As far as I know Turing never stipulated any constraint on the range or type of questions that could be answered which leads us to the nub of the problem. Watson is supremely good at answering Jeopardy type questions just as Deep Blue was good at playing chess. However neither could do what the other does (at least as well). They have been programmed for that given task. Given that Watson is actually a cluster of POWER7 servers any suitably general purpose computer that could win at Jeopardy, play chess as well as exhibit the full range of human emotions and frailties that would be needed to fool a questioner would presumably occupy the area of several football pitches and consume the power of a small city.
That however misses the point completely. The ability of a computer to almost flawlessly answer a range of questions, phrased in a particular way on a range of different subject areas, blindingly fast has enormous potential in fields of medicine, law and other disciplines where questions based on a huge foundation of knowledge built up over decades need to be answered quickly (for example in accident and emergency where quick diagnoses may literally be a matter of life and death). This indeed is one of IBM’s Smarter Planet goals.

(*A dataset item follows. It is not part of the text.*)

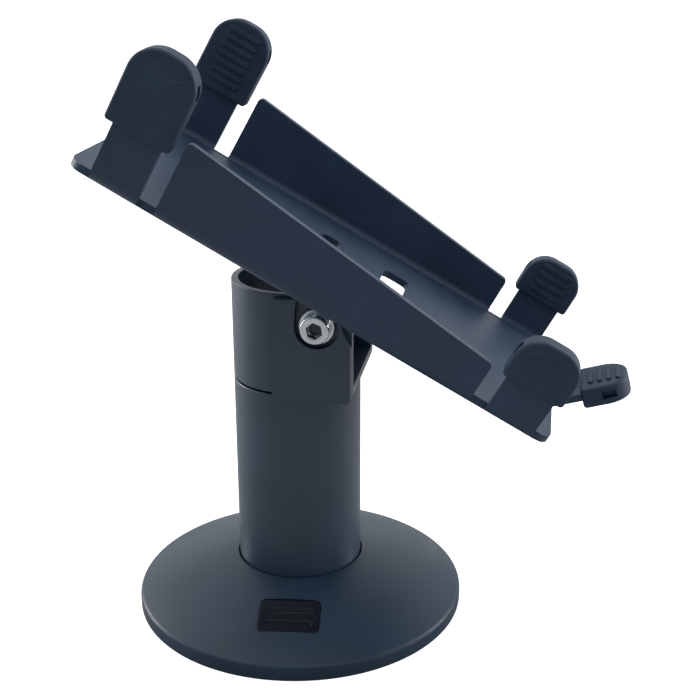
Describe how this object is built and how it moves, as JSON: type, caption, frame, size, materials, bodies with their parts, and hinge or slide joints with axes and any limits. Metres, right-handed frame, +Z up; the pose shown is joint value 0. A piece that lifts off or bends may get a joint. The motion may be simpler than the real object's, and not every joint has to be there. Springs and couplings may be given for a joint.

Which brings us to Clarke’s third law which states that “any sufficiently advanced technology is indistinguishable from magic”. This is surely something that is attributable to Watson. The other creation of Clarke of course is HAL the computer aboard the spaceship Discovery One on a trip to Saturn that becomes overwhelmed by guilt at having to keep secret the true nature of the spaceships mission and starts killing members of the crew. The point of Clarke’s story (or one of them) being that the downside to a computer that is indistinguishable from a human being is that the computer may also end up mimicking human frailties and weaknesses. Maybe it’s a good job Watson hasn’t passed Turing’s test then?